En la playa me dediqué a construir un castillo de arena, tardé
varias horas, cuándo fuí a por mis hermanos para enseñarles mi
obra de arte al volver me di cuenta que estaba destruido.
¿Alguien pasó sobre el? ¿Lo hicieron a propósito? Fueron algunas de mis
preguntas que se quedaron sin respuesta. Siendo chiquilla aún,
lloré por mi desventura, lo peor fué que mis hermanos ni siquiera
creyeron que ese montón de arena hubiese sido parte del castillo que
yo decía. Mamá fue la única que se quedó a mi lado consolándome ,
el daño estaba hecho, poco se podía hacer ya.
Era tarde y teníamos que volver a casa.
“No llores más, piensa que sí no era ahora sería mañana, tenía
que quedarse aquí. A ver mírame a los ojos y dime
¿lo has pasado bien construyéndolo? Sí. Entonces ha válido la pena,
quédate con esas horas de satisfacción, la próxima vez que vengamos
prométeme que construirás uno igual o mejor. Tú puedes.
Ahora ve y sumérgete en el agua te sentirás mejor”.
Ese recuerdo tiene ya muchos años, pero aún sigue haciendo mella
en mi diario vivir.
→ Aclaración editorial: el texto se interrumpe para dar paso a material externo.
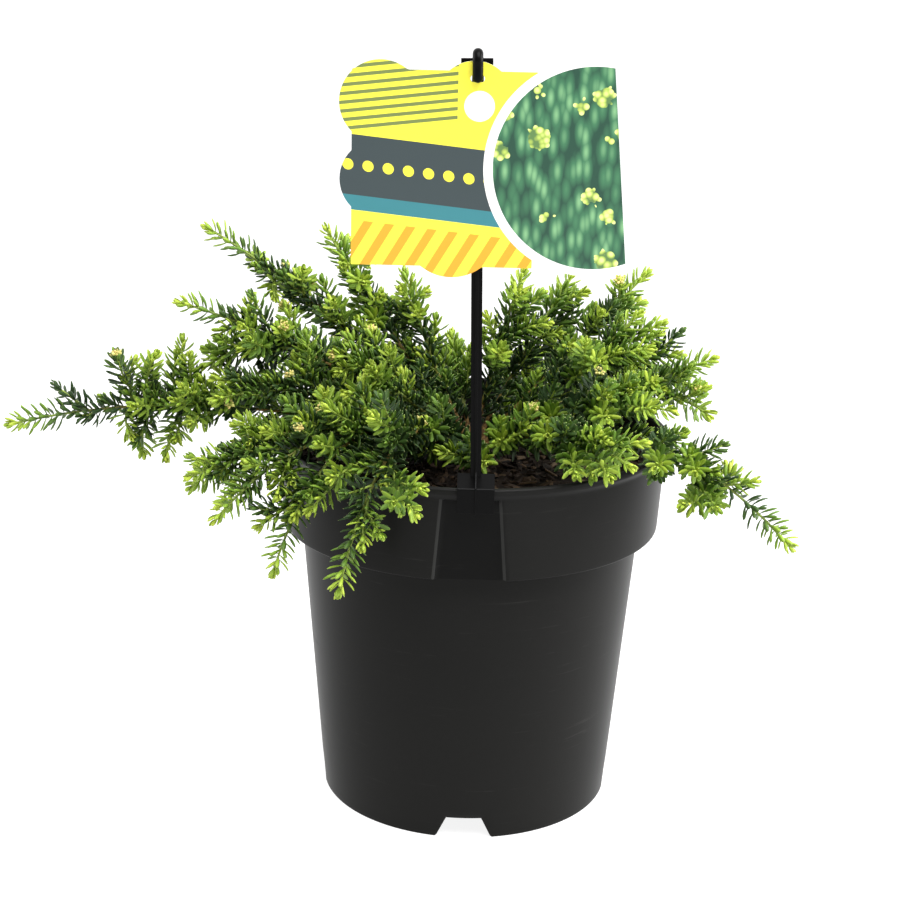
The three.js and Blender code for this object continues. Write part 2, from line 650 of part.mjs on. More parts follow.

Y es que la vida es así, lo que muchas veces nos
lleva horas, meses, años en construir, alguien más llega y lo destruye en cuestión de segundos. Suele suceder en el ámbito personal, laboral, sentimental,
familiar, nacional. Y cuándo eso pasa no podemos darnos el lujo de
quedarnos cruzados de brazos, tenemos que volver a trabajar
y si es posible redoblar esfuerzos para levantarnos y sentirnos plenos,
satisfechos. No para demostrar a nadie de lo que somos capaces,
pues para la gente tal vez nada sea suficiente,
¿Pero que importa? Sí se está en paz con Dios y uno mismo, con eso basta.